Sarah Jane voltará as costas a ela para viver como uma branca. Seguirá atrás de uma miragem de vida. É o mesmo que fará Mitch Wayne (Robert Stack) em "Palavras ao Vento", embora em sentido contrário: é filho de um magnata de petróleo, rico, casado com uma bela mulher. Mas não consegue vencer o sentimento de inferioridade que o corrói justamente porque tudo na vida o favorece.
De acordo, algumas dessas histórias estão entre as piores do mundo. Seu interesse está em permitir que Sirk tire ouro de pedra e as transfigure com um olhar às vezes cruel, às vezes irônico, mas sempre apaixonado pelo destino -por mais estrambótico que seja- de seus personagens.

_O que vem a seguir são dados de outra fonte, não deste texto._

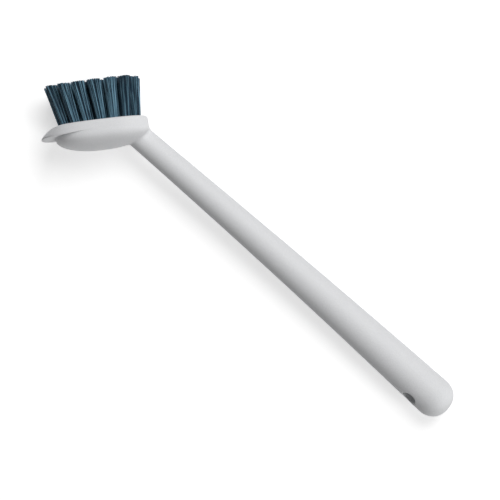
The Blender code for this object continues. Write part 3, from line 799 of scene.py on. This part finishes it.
def tuft_arrays(field, tufts, turn, place, placement, random):
    """Vertices, faces, count of side faces, tones and streak places of one tuft.

    Each filament is a ring of corners carried along its middle line, on a radius that
    falls evenly from the deck to the tip. It is kept above the table.
    """
    centres, up = strand_centres(field, tufts, turn, place, random)
    count = len(centres)
    head = centres @ turn.T
    head[..., :2] += place
    middles = placed(head, placement)
    middles[..., 2] = np.maximum(middles[..., 2], tufts.radius + tufts.table_gap)
    angles = full_turn(STRAND_SIDES) + random.uniform(0.0, 2.0 * math.pi, (count, 1))
    circle = level_circle(angles) @ turn.T @ placement[0].T
    radius = tufts.radius * (1.0 - tufts.taper * up)
    points = middles[:, :, None] + radius[..., None, None] * circle[:, None]
    index = np.arange(points.size // 3).reshape(points.shape[:3])
    sides = grid_faces(index[:, 1:], index[:, :-1])
    caps = np.concatenate([index[:, 0, ::-1], index[:, -1]])
    faces = sides.tolist() + caps.tolist()
    tone = np.broadcast_to(random.random(count)[:, None, None], index.shape)
    apart = random.uniform(0.0, STREAK_SPREAD, count)[:, None, None]
    streak = np.stack([np.broadcast_to(apart, index.shape), tone * STREAK_TONE,
                       np.broadcast_to(up[..., None], index.shape)], axis=-1)
    return points.reshape(-1, 3), faces, len(sides), tone.ravel(), streak.reshape(-1, 3)


# Meshes and finishes


def new_object(name, data):
    """An object of the scene, at the origin."""
    item = bpy.data.objects.new(name, data)
    bpy.context.scene.collection.objects.link(item)
    return item


def new_piece(name, vertices, faces, material, slot, *nodes):
    """A piece made of a mesh at the origin, riding on the brush in place of CAD nodes."""
    mesh = bpy.data.meshes.new(name)
    mesh.from_pydata(vertices.tolist(), [], faces)
    mesh.validate()
    mesh.shade_smooth()
    mesh.materials.append(material)
    piece = new_object(name, mesh)
    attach(piece, BODY)
    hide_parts(*nodes)
    return piece


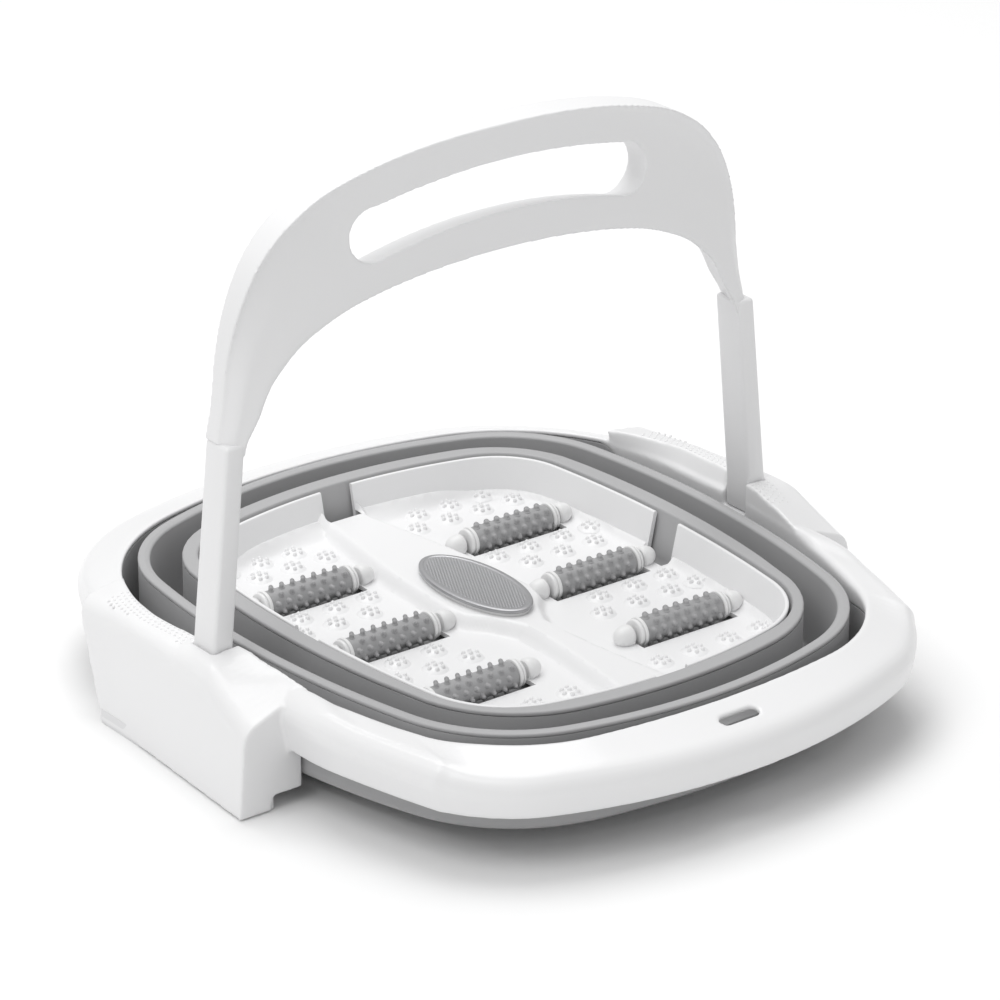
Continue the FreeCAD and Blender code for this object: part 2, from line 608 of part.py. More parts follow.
def roller_sleeve(x, y):
    """Grey sleeve with rows of round studs."""
    half = DRUM_LENGTH / 2
    tube = Part.makeCylinder(DRUM_R, DRUM_LENGTH, Vector(-half, 0, 0), Vector(1, 0, 0))
    studs = []
    for row in range(STUD_ROWS):
        angle = 2 * math.pi * row / STUD_ROWS
        out = Vector(0, math.cos(angle), math.sin(angle))
        stagger = 0.25 if row % 2 else -0.25
        for i in range(STUDS_IN_ROW):
            along = (i - (STUDS_IN_ROW - 1) / 2 + stagger) * DRUM_LENGTH / (STUDS_IN_ROW + 0.5)
            foot = Vector(along, 0, 0) + out * (DRUM_R - 1)
            studs.append(Part.makeCylinder(STUD_R, STUD_HEIGHT + 1, foot, out))
    sleeve = tube.multiFuse(studs).cut(Part.makeCylinder(CORE_R, 200, Vector(-100, 0, 0), Vector(1, 0, 0)))
    sleeve.translate(Vector(x, y, ROLLER_Z))
    return sleeve


# ---------------------------------------------------------------- foot file
FILE_PEG_R = 6.0


def file_plate():
    """Metal rasp plate of the foot file."""
    return oval(FILE_HALF, LEDGE_Z + 1.8, LEDGE_Z + 4.0)


def file_holder():
    """White backing of the foot file with the peg that plugs into the tray."""
    backing = oval((FILE_HALF[0] - 1.2, FILE_HALF[1] - 1.2), LEDGE_Z + SEAT, LEDGE_Z + 1.8)
    return backing.fuse(upright(0, FILE_Y, FILE_PEG_R, FLOOR_Z, LEDGE_Z + 1)).removeSplitter()


# ---------------------------------------------------------------- write the nodes
def parts():
    """Every node's name and its solid or solids."""
    yield "base_pan", base_pan()
    yield "base_plate", base_plate()
    yield "base_screws", base_screws()
    yield "rubber_feet", rubber_feet()
    yield "inner_web", web(CREST_IN)
    yield "middle_ring", middle_ring()
    yield "outer_web", web(CREST_OUT)
    yield "rim", rim()
    yield "rim_liner", rim_liner()
    yield "clamp_strips", clamp_strips()
    yield "socket_right", handle_socket()
    yield "socket_left", mirrored(handle_socket())
    yield "block_cover_right", block_cover()
    yield "block_cover_left", mirrored(block_cover())
    yield "cover_screws", cover_screws()
    yield "detent_springs", [detent_spring(), mirrored(detent_spring())]
    yield "handle_front_shell", handle_shell(True)
    yield "handle_rear_shell", handle_shell(False)
    yield "handle_leg_right", handle_leg()
    yield "handle_leg_left", mirrored(handle_leg())
    yield "handle_screws", handle_screws()
    yield "massage_tray", massage_tray()
    yield "roller_axles", roller_axles()
    yield "axle_caps", axle_caps()
    for number, (x, y) in enumerate(ROLLER_AT, 1):
        yield f"roller_hub_{number}", roller_hub(x, y)
        yield f"roller_sleeve_{number}", roller_sleeve(x, y)
    yield "file_plate", file_plate()
    yield "file_holder", file_holder()


def main():
    os.makedirs("parts", exist_ok=True)
    for name, shape in parts():
        solids = [s for item in (shape if isinstance(shape, list) else [shape]) for s in item.Solids]
        whole = Part.makeCompound(solids) if len(solids) > 1 else solids[0]
        whole.exportStep(f"parts/{name}.step")
        b = whole.BoundBox
        print(f"{name}: {len(solids)} solid(s), valid {whole.isValid()}, volume {whole.Volume / 1000:.1f} cm3, "
              f"x {b.XMin:.1f}..{b.XMax:.1f} y {b.YMin:.1f}..{b.YMax:.1f} z {b.ZMin:.1f}..{b.ZMax:.1f}")


main()
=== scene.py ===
"""Looks for the collapsible foot bath: moulded shells, soft folding rings, tray, rollers and handle."""
import bpy
import bmesh
import json
import math
import random
from collections import namedtuple
from mathutils import Matrix, Vector


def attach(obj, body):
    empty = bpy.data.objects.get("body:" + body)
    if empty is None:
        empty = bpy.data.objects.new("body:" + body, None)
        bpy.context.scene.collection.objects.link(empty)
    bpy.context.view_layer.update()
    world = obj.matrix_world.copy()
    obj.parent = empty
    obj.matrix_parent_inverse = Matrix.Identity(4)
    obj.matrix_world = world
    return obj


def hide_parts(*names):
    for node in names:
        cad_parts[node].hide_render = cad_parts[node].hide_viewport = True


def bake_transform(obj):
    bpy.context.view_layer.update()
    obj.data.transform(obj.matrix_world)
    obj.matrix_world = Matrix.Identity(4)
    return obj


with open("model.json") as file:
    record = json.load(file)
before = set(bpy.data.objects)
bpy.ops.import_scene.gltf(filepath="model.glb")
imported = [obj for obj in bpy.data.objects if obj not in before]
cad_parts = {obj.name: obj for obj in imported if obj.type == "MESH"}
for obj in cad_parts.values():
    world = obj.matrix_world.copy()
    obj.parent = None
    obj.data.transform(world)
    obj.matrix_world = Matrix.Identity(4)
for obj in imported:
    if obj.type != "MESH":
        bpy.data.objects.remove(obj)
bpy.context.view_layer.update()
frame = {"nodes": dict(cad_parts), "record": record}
random.seed(7)

MM = 0.001
SKIN = 2.5                  # wall of the rim, the rings and the pan
LIP = 3.4                   # depth of the rim's white inner lip at the front and the back
RIM_Z = 60.0                # inner edge of the rim
SHOULDER_Z = 50.0           # where the rim's top turns down into its skirt
SKIRT_Z = 31.0              # lower edge of the skirt
CREST_Z = 61.0              # tops of the two grey folds
FOLD_Z = 12.0               # undersides of the grey valleys
FLOOR_Z = 38.3              # foot areas of the tray
LEDGE_Z = 45.5              # the tray's spine, above the foot areas
TRAY_Z = 60.0               # top edge of the tray
PAN_FLOOR_Z = 30.5          # inside floor of the pan
ROLLER_X = {1: 66.5, -1: -69.0}     # middles of the roller slots, right and left
DRUM_X = {1: 66.5, -1: -70.2}       # middles of the rollers, which have some play in the slots
ROLLER_Y = (75.0, 2.0, -71.0)
ROLLER_Z = 42.0
SLOT_LENGTH = 64.0
SLOT_WIDTH = 22.0
FILE_Y = 18.0
FILE_HALF = (20.0, 43.0)

Outline = namedtuple("Outline", "half_x half_y side_r shift front_r back_r corner_front corner_back")
SKIRT = Outline(179, 214, 680, 45, 300, 360, 60, 105)
RIM = Outline(170, 185, 520, 45, 460, 330, 84, 108)
CREST_OUT = Outline(155.5, 181, 560, 22, 290, 290, 84, 76)
CREST_IN = Outline(132.5, 158.5, 560, 20, 300, 300, 74, 62)
TRAY = Outline(121.0, 147.0, 700, 15, 300, 300, 54, 46)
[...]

Os personagens de Sirk são, aliás, sempre divididos. Tomemos "Tudo que o Céu Permite": Cary Scott (Jane Wyman) é uma viúva que acredita reencontrar a felicidade nos braços de seu jardineiro (Rock Hudson). Mas ela esbarrará no preconceito das pessoas de sua cidadezinha e, sobretudo, no de seus filhos. Ou ainda Roger Shumann (Robert Stack), ás da aviação, herói da Primeira Guerra, corteja a morte em corridas de avião, em vez de cortejar sua linda mulher (Dorothy Malone) e seu filho.
No geral, os personagens sirkianos são incapazes de viver porque sua compreensão das coisas é incapaz de abarcar a vida, sempre maior do que eles.
Daí um tipo de olhar muito característico deles, que se pode chamar de "olhar do cego", pois o personagem olha fixamente para algum objeto, mas não fixa, na verdade, nada do mundo exterior. É um olhar interiorizado. No entanto, seu mundo interior também não lhe mostra nada.
Se esses seres divididos marcam profundamente a obra de Sirk, sua mise-en-scène também é carregada de elementos que chamam a atenção para a ambiguidade das coisas: as janelas, por exemplo, são enfatizadas, porque dividem o mundo em dentro e fora; os espelhos são objetos privilegiados, porque subitamente fazem com que esses personagens se contemplem tal como são e vejam com horror aquilo em que se transformaram.
Como disse R.W. Fassbinder -seu discípulo mais apaixonado-, a obra de Sirk é antes de tudo uma soberba ilustração da diferença entre literatura e cinema.
É na maneira como dirige os atores, seus gestos, suas entonações de voz, maneira de andar, que um mundo se compõe à nossa frente para melhor se decompor em seguida.
No fim, esses seres precários, às vezes risíveis, revelam-se, como um espelho, imagens de nós mesmos. É nesse retorcimento último que somos arrastados para dentro do filme, como na cena sublime em que Jane Wyman, após ser obrigada a deixar o amante e a viver na plena solidão, recebe dos filhos, de presente, uma TV para lhe fazer companhia.
Este é só um dos momentos exemplares da obra exemplar de Douglas Sirk.